In my experience, it's more important to know the openings broadly than deeply. Exceptions exist for sharp openings where exact knowledge is crucial. But in most cases, you can choose openings that avoid deep lines or require knowing only a few. If you know that your opponent is a "memorizer", it might even be a valid strategy to play a non-theoretical but decent move in the opening. Dropping 0.17 points in computer evaluation won't ruin you game if puts your opponent out of their comfort zone.

Conclusions

If you're an adult looking to improve in chess, I hope I've offered some valuable insights. I've discussed the importance of playing slow time control games, solving challenging tactical puzzles, and analyzing your games. Everyone has a unique background, with different strengths and weaknesses, so I can't guarantee that following the same approach will lead to a 180-point rating increase. However, I wish you the best of luck on your journey.

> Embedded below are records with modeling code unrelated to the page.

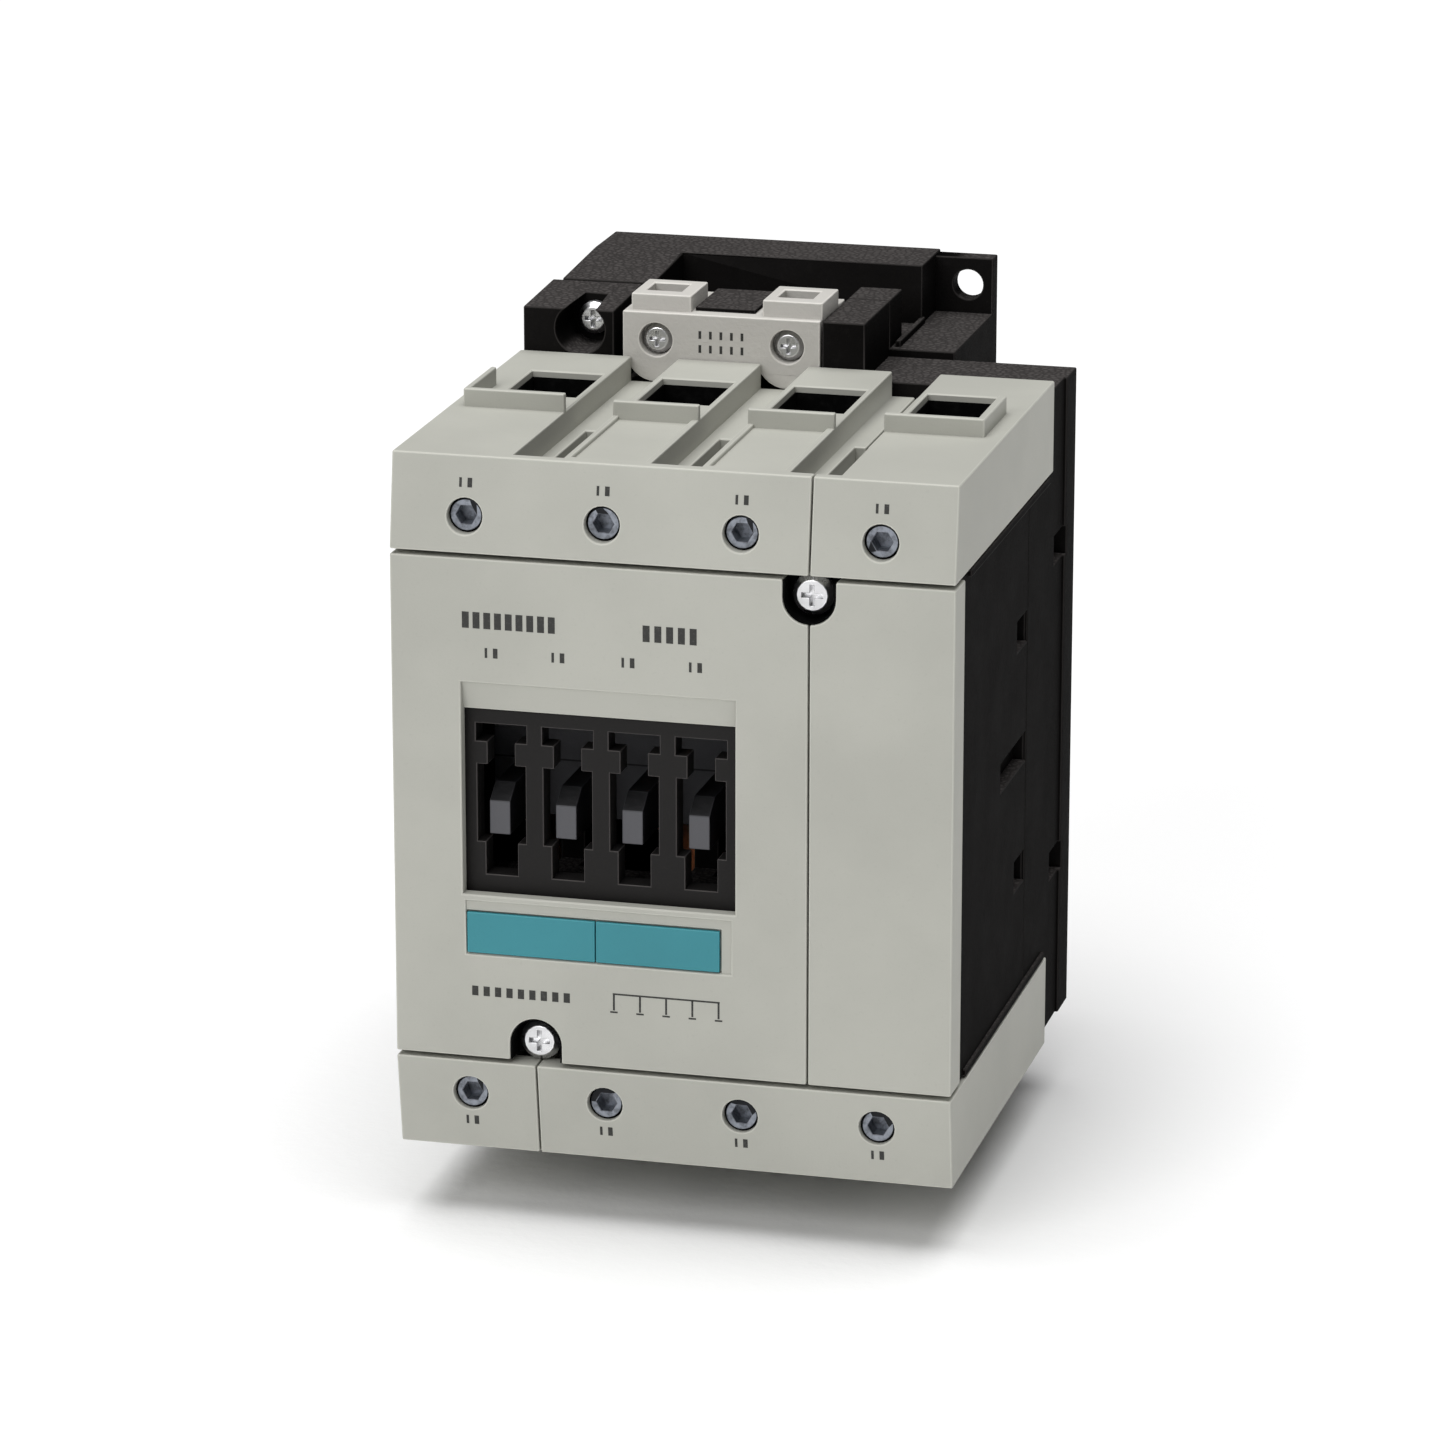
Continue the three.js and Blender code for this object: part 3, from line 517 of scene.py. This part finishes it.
def on_front(node, x, z):
    """Where a ray from the front meets a part, and how to turn a bar so that it lies there."""
    spot, normal, _, _ = faces_of(node).ray_cast(Vector((x, -1, z)), Vector((0, 1, 0)))
    if spot is None:
        raise ValueError(f"{node} has no front face at {x:.4f}, {z:.4f}")
    across = Vector((1, 0, 0))
    turn = Matrix((across, -normal, across.cross(-normal))).transposed().to_4x4()
    return Matrix.Translation(spot) @ turn


def add_bar(shape, node, x, z, width, height, thick):
    """One thin printed bar on the front of a part; all sizes in millimetres except the thickness."""
    size = Matrix.Diagonal((width * MM, thick, height * MM, 1))
    bmesh.ops.create_cube(shape, size=1, matrix=on_front(node, x * MM, z * MM) @ size)


def u_outline(radius, flip):
    """A U of points round the origin, open towards +Z, or towards -Z when flipped."""
    turns = [math.pi * (1 + i / NOTCH_STEPS) for i in range(NOTCH_STEPS + 1)]
    arc = [(radius * math.cos(a), radius * math.sin(a)) for a in turns]
    points = [(-radius, NOTCH_RISE), *arc, (radius, NOTCH_RISE)]
    return [(x * flip, z * flip) for x, z in points]


def swept_wall(shape, outer, inner, centre, near, far):
    """A wall between two outlines, from one depth to another."""
    rings = [
        [shape.verts.new((centre.x + x, y, centre.z + z)) for x, z in line]
        for line, y in ((outer, near), (outer, far), (inner, far), (inner, near))
    ]
    for first, second in zip(rings, rings[1:] + rings[:1]):
        for i in range(len(outer) - 1):
            shape.faces.new((first[i], first[i + 1], second[i + 1], second[i]))
    for i in (0, -1):
        shape.faces.new([ring[i] for ring in rings])


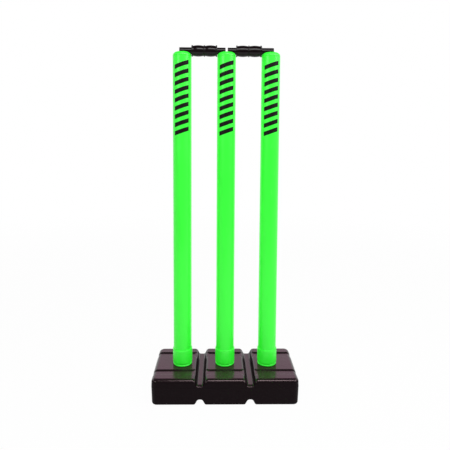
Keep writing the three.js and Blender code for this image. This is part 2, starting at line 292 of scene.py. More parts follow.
class Skin:
    """Points and faces of one skin, added a block at a time."""

    def __init__(self):
        self.points = []
        self.faces = []
        self.count = 0

    def add(self, points):
        points = np.asarray(points, float).reshape(-1, 3)
        self.points.append(points)
        self.count += len(points)
        return np.arange(self.count - len(points), self.count)

    def place(self, indices):
        return np.concatenate(self.points)[indices]

    def weave(self, block, holes=()):
        """Quads between the rows and columns of a block of indices."""
        quads = np.stack([block[:-1, :-1], block[1:, :-1], block[1:, 1:], block[:-1, 1:]], -1)
        keep = np.ones(quads.shape[:2], bool)
        for rows, columns in holes:
            keep[rows.start:rows.stop - 1, columns.start:columns.stop - 1] = False
        self.faces.extend(quads[keep].tolist())

    def ring(self, one, other):
        """Quads between two closed loops."""
        self.weave(np.array([np.append(one, one[0]), np.append(other, other[0])]))

    def close(self, loop):
        """A fan from a loop to its own middle."""
        middle = self.add(self.place(loop).mean(0))[0]
        self.faces.extend([a, b, middle] for a, b in zip(loop.tolist(), np.roll(loop, -1).tolist()))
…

There are also additional training activities that I plan to incorporate into my future regimen:

  • Review annotated master games: The goal here is to learn new concepts that I can apply to my own games.
  • Study theoretical endgames: While I know the basics, I believe that the endgame phase will become increasingly crucial as I approach a 2000 ELO rating, where games are less likely to be decided by a middlegame blunder.
  • Play training games: I don't get enough material for analysis from OTB tournaments alone. I'll be looking for opportunities to play slow time control games, either online or at my local chess club.

I once thought that making significant progress as an adult player was unlikely, but my recent success has inspired me to dream of one day achieving the title of National Master (NM) or Candidate Master (CM).